### DIRECTION
Locate the line that contains "bpy.context.scene.collection.objects.link(empty)" and the line that contains "obj.parent = None". Copy both of them exactly, together with every line between them, and no others.

### MATERIAL TO PROCESS
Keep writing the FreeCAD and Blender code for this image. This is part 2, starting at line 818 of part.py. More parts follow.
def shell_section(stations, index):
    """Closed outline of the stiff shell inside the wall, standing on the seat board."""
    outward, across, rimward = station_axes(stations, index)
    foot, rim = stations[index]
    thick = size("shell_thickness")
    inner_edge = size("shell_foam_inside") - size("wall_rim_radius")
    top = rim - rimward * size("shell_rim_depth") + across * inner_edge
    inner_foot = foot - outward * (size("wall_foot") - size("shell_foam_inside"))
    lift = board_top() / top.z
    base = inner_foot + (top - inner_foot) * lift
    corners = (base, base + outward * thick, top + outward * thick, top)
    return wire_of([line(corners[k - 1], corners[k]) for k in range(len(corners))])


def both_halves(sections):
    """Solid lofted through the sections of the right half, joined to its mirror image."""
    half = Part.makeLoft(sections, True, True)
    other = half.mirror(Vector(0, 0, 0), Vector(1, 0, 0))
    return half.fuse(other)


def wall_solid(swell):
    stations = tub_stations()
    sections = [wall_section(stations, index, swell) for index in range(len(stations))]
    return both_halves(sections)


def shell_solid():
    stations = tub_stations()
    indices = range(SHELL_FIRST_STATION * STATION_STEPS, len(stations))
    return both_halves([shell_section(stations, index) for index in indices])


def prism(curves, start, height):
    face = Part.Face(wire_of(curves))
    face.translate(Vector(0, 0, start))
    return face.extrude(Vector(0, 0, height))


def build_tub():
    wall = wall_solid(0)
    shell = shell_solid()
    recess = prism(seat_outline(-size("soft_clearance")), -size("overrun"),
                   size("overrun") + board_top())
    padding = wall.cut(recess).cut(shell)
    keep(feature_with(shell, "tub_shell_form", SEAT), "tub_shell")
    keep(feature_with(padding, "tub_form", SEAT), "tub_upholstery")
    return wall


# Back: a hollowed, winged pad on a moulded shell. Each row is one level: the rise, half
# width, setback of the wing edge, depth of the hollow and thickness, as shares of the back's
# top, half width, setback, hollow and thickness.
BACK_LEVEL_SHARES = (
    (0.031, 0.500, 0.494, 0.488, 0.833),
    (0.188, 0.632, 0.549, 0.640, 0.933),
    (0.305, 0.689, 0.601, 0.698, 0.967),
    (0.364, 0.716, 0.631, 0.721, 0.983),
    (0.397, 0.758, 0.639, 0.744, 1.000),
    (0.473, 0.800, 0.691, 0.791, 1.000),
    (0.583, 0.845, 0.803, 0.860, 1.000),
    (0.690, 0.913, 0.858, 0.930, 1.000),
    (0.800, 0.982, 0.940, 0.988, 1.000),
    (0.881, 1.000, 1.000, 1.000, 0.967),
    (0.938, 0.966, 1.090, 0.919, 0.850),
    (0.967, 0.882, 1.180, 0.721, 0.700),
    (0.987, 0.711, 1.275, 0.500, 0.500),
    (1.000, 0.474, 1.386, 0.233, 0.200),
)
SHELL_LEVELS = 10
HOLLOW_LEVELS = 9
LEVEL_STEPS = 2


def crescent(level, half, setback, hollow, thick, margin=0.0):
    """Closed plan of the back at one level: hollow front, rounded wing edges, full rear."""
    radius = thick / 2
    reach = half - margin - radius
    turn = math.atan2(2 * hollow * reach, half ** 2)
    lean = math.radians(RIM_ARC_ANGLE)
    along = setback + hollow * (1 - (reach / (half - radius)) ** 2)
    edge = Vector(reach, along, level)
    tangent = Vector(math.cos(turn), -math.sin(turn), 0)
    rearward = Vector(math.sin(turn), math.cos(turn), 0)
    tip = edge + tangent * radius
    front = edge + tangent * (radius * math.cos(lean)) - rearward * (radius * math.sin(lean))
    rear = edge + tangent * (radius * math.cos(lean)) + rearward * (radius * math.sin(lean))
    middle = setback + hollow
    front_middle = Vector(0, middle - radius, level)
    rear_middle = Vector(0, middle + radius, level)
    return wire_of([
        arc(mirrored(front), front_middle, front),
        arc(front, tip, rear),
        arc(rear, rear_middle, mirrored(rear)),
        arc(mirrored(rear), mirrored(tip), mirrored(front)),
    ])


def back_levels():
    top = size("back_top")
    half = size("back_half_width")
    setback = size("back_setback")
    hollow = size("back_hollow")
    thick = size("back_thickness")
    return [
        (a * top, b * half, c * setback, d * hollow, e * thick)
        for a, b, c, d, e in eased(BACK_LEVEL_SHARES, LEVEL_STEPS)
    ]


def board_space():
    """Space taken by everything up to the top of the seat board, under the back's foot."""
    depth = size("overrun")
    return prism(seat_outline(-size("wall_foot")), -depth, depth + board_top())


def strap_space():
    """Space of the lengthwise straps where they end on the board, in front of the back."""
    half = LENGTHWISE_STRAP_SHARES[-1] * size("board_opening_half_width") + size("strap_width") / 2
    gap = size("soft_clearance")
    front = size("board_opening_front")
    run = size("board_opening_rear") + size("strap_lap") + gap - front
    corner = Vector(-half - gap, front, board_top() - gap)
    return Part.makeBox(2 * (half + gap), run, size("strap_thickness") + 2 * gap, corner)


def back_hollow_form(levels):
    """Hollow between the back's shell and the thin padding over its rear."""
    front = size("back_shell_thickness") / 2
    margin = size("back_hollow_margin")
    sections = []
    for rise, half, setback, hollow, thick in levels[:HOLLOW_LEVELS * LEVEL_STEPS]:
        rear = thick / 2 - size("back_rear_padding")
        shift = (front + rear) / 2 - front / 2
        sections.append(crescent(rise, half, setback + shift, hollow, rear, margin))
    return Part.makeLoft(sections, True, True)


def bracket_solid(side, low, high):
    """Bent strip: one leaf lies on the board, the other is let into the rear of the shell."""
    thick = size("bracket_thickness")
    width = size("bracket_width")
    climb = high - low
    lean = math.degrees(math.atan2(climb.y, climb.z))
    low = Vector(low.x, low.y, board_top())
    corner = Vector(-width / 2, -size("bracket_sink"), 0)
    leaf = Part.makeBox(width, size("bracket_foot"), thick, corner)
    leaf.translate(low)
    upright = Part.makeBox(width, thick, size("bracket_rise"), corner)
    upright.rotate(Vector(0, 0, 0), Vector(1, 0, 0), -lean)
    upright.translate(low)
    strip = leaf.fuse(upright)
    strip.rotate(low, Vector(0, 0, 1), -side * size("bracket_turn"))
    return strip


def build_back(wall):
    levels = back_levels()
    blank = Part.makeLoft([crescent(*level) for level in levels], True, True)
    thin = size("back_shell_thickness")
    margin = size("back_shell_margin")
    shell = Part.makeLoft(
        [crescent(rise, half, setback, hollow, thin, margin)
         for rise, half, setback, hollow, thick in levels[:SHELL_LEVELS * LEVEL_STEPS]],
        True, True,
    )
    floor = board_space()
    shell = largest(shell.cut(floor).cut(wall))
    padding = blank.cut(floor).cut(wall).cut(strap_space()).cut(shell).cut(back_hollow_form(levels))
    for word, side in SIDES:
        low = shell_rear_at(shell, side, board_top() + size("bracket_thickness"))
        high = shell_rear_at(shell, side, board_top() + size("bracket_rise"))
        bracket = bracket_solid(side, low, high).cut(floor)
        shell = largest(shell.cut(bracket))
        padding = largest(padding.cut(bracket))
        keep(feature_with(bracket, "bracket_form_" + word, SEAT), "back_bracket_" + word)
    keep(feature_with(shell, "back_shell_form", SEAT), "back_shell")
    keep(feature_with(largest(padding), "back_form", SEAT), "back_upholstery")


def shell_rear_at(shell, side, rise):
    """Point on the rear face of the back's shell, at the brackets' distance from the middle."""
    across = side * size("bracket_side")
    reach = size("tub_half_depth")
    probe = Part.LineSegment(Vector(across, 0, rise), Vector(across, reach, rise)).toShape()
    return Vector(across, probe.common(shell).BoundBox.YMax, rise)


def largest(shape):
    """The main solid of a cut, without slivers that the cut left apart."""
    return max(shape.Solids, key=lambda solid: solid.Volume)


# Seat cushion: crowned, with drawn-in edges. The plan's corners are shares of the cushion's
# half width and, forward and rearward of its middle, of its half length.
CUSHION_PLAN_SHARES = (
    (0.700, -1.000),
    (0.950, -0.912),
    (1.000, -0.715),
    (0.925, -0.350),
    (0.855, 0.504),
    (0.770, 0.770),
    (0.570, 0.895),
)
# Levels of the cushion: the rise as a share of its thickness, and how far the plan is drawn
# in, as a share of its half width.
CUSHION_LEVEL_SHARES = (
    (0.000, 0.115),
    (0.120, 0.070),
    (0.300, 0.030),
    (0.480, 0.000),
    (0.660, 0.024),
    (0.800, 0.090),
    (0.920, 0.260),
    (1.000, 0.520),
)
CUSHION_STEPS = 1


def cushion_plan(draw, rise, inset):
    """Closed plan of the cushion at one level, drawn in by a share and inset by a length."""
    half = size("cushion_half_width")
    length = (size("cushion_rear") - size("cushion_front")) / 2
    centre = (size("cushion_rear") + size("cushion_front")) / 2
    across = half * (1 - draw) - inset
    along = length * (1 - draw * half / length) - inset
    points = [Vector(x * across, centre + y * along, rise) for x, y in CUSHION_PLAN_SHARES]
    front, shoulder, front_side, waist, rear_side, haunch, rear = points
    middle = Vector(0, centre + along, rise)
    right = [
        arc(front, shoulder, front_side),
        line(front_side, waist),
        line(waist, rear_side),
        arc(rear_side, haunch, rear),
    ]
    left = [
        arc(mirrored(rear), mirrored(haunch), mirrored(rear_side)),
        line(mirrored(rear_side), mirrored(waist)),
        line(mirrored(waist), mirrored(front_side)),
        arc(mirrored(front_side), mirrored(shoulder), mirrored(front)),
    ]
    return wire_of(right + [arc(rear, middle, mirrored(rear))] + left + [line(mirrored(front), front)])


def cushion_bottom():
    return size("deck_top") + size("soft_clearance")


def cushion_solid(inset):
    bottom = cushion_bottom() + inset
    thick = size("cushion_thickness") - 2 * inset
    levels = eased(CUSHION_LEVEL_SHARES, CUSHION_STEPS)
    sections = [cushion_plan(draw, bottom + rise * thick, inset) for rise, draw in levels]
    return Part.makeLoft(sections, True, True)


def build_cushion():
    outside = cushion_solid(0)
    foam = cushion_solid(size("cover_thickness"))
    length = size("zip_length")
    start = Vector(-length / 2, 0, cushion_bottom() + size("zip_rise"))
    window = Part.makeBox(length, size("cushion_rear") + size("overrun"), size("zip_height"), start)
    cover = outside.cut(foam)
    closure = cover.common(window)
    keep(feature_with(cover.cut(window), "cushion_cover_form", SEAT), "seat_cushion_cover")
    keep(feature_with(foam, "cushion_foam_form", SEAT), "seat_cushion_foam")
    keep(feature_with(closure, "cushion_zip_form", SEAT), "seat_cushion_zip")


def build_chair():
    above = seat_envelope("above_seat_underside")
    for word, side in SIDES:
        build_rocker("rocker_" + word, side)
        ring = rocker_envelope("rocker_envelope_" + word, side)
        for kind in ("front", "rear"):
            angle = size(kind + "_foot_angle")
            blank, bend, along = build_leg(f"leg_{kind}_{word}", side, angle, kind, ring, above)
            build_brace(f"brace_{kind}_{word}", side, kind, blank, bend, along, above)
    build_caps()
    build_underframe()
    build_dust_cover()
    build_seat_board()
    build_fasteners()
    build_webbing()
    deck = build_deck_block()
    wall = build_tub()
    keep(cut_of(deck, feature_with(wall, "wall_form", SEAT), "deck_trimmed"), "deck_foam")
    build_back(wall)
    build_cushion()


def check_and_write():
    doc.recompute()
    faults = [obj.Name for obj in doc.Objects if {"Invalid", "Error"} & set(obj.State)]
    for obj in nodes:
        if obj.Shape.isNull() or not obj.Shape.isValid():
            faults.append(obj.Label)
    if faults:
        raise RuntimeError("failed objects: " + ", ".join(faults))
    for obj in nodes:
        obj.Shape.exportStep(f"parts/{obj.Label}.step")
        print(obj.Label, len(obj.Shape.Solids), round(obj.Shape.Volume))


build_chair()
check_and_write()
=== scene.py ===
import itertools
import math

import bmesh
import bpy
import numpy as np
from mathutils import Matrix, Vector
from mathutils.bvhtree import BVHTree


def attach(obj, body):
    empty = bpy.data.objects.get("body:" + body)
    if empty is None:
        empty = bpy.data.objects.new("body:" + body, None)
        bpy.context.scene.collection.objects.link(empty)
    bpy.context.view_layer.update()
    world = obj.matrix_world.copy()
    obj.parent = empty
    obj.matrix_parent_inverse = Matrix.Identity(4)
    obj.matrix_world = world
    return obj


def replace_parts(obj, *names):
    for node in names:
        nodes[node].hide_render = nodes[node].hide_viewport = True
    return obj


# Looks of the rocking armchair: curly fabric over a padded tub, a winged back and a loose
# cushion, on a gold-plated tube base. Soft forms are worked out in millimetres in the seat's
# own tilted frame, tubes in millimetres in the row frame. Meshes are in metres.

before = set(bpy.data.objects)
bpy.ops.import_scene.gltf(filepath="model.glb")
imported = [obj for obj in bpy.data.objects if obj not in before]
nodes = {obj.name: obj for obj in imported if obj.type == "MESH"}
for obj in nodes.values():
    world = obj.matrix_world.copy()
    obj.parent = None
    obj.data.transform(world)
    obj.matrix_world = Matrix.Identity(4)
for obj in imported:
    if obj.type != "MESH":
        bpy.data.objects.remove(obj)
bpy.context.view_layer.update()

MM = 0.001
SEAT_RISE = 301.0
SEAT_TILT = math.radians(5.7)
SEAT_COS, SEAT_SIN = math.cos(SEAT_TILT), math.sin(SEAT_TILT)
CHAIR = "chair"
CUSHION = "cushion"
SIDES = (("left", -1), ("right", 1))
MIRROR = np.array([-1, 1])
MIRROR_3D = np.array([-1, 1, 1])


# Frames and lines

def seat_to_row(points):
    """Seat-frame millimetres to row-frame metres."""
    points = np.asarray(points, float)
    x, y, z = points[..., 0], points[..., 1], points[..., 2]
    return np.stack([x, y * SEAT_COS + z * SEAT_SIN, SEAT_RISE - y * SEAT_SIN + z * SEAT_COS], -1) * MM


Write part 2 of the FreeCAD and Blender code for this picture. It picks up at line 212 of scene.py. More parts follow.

### OUTPUT FOR THIS TASK
        bpy.context.scene.collection.objects.link(empty)
    bpy.context.view_layer.update()
    world = obj.matrix_world.copy()
    obj.parent = empty
    obj.matrix_parent_inverse = Matrix.Identity(4)
    obj.matrix_world = world
    return obj


def replace_parts(obj, *names):
    for node in names:
        nodes[node].hide_render = nodes[node].hide_viewport = True
    return obj


# Looks of the rocking armchair: curly fabric over a padded tub, a winged back and a loose
# cushion, on a gold-plated tube base. Soft forms are worked out in millimetres in the seat's
# own tilted frame, tubes in millimetres in the row frame. Meshes are in metres.

before = set(bpy.data.objects)
bpy.ops.import_scene.gltf(filepath="model.glb")
imported = [obj for obj in bpy.data.objects if obj not in before]
nodes = {obj.name: obj for obj in imported if obj.type == "MESH"}
for obj in nodes.values():
    world = obj.matrix_world.copy()
    obj.parent = None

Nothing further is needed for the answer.